[START OF MATERIAL PROVIDED]
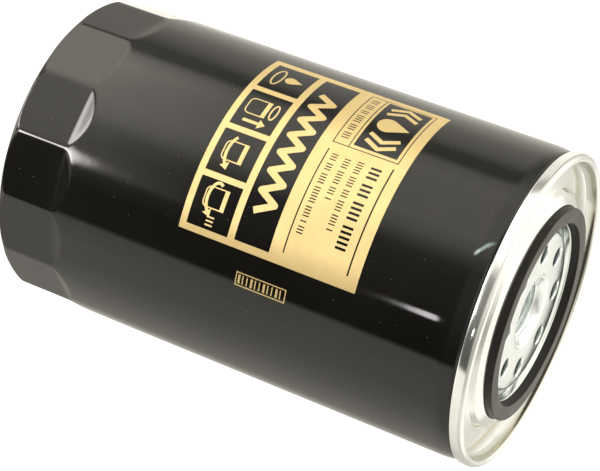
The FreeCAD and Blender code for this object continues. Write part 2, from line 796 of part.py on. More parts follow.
def check(pieces):
    """Stops the build if any object failed or any piece isn't one or more sound solids."""
    for item in document.Objects:
        if "Invalid" in item.State or "Error" in item.State:
            raise RuntimeError(f"{item.Label} failed: {item.State}")
        if item.TypeId == "Sketcher::SketchObject" and not item.FullyConstrained:
            raise RuntimeError(f"{item.Label} isn't fully constrained")
    for piece in pieces:
        shape = piece.Shape
        if shape.isNull() or not shape.isValid() or not shape.Solids or shape.Volume <= 0:
            raise RuntimeError(f"{piece.Label} has no sound solid")


def main():
    pieces = [
        make_can(),
        make_seaming_lid(),
        make_seam_compound(),
        make_tapping_plate(),
        make_mounting_gasket(),
        make_drainback_valve(),
        make_upper_end_cap(),
        make_lower_end_cap(),
        make_bond("upper_cap_adhesive", PAPER_TOP, BOND_TOP),
        make_bond("lower_cap_adhesive", BOND_FOOT, PAPER_FOOT),
        make_center_tube(),
        make_pleated_media(),
        make_media_seam_clip(),
        make_bypass_valve_seat(),
        make_bypass_seal(),
        make_bypass_poppet(),
        make_bypass_stem(),
        make_bypass_cage(),
        coil("bypass_spring", "bypass_coil_radius", "bypass_wire_radius",
             POPPET_TOP, f"{CAGE_TOP} + cage_wall", "bypass_turns"),
        make_spring_seat(),
        coil("element_spring", "element_coil_radius", "element_wire_radius",
             PANEL_TOP, RING_FOOT, "element_turns"),
    ]
    document.recompute()
    check(pieces)
    os.makedirs("parts", exist_ok=True)
    for piece in pieces:
        piece.Shape.exportStep(f"parts/{piece.Label}.step")
        box = piece.Shape.optimalBoundingBox()
        print(f"{piece.Label:20s} {len(piece.Shape.Solids)} solid, {piece.Shape.Volume:9.0f} mm3,"
              f" z {box.ZMin:8.2f} to {box.ZMax:8.2f}, radius {box.XMax:.2f}")


main()
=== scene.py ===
"""Looks of the spin-on oil filter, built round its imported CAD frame. Metres, Z up, threaded end up."""

import json
import math

import bmesh
import bpy
from mathutils import Matrix, Vector
from mathutils.geometry import delaunay_2d_cdt


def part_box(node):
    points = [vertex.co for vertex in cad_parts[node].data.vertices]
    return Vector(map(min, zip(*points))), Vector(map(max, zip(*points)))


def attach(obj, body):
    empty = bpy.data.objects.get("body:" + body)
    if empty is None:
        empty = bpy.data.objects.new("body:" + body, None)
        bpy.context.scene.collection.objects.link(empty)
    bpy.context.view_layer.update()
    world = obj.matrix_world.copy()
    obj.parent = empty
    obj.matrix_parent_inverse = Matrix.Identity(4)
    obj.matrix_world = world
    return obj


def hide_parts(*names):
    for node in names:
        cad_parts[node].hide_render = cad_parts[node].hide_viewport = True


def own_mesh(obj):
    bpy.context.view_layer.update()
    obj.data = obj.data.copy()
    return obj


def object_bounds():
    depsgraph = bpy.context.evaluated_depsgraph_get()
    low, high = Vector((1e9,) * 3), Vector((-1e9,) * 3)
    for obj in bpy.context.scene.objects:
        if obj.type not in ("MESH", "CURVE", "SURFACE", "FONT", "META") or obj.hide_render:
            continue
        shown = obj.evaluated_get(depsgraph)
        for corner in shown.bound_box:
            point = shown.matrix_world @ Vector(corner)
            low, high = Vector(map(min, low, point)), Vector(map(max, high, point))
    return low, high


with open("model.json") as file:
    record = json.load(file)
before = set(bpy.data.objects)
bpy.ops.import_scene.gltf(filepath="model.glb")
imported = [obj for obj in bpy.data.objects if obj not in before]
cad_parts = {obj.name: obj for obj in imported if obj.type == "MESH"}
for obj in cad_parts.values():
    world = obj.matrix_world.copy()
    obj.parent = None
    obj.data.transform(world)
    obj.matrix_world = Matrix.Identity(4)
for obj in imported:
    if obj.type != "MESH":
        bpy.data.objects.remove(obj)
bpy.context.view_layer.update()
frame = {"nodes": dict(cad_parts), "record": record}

MM = 0.001

# ---------------------------------------------------------------- sizes, in millimetres

# A drop is a depth below the gasket's sealing face, which is z = 0.
CAN_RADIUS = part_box("can")[1].x / MM
CAN_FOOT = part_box("can")[0].z / MM
CAN_WALL = 0.5
CAN_CORNER = 4.0
SHOULDER_ROUNDING = 25.0
NECK_RADIUS = 52.45
NECK_DROP = 7.3
NECK_LENGTH = 4.2
FOOT_INNER_RADIUS = 38.0
FOOT_HEIGHT = 1.6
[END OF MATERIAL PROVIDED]
#### EXERCISE DETAILS
Everything from the first line through the line containing "has no sound" should be quoted exactly, and nothing beyond it.

#### OUTPUT FOR THIS EXERCISE
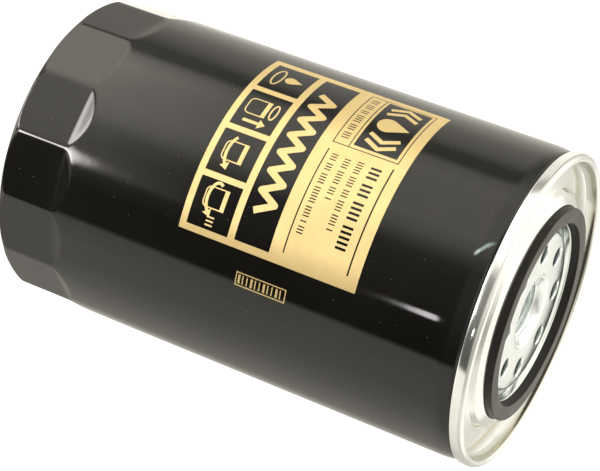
The FreeCAD and Blender code for this object continues. Write part 2, from line 796 of part.py on. More parts follow.
def check(pieces):
    """Stops the build if any object failed or any piece isn't one or more sound solids."""
    for item in document.Objects:
        if "Invalid" in item.State or "Error" in item.State:
            raise RuntimeError(f"{item.Label} failed: {item.State}")
        if item.TypeId == "Sketcher::SketchObject" and not item.FullyConstrained:
            raise RuntimeError(f"{item.Label} isn't fully constrained")
    for piece in pieces:
        shape = piece.Shape
        if shape.isNull() or not shape.isValid() or not shape.Solids or shape.Volume <= 0:
            raise RuntimeError(f"{piece.Label} has no sound solid")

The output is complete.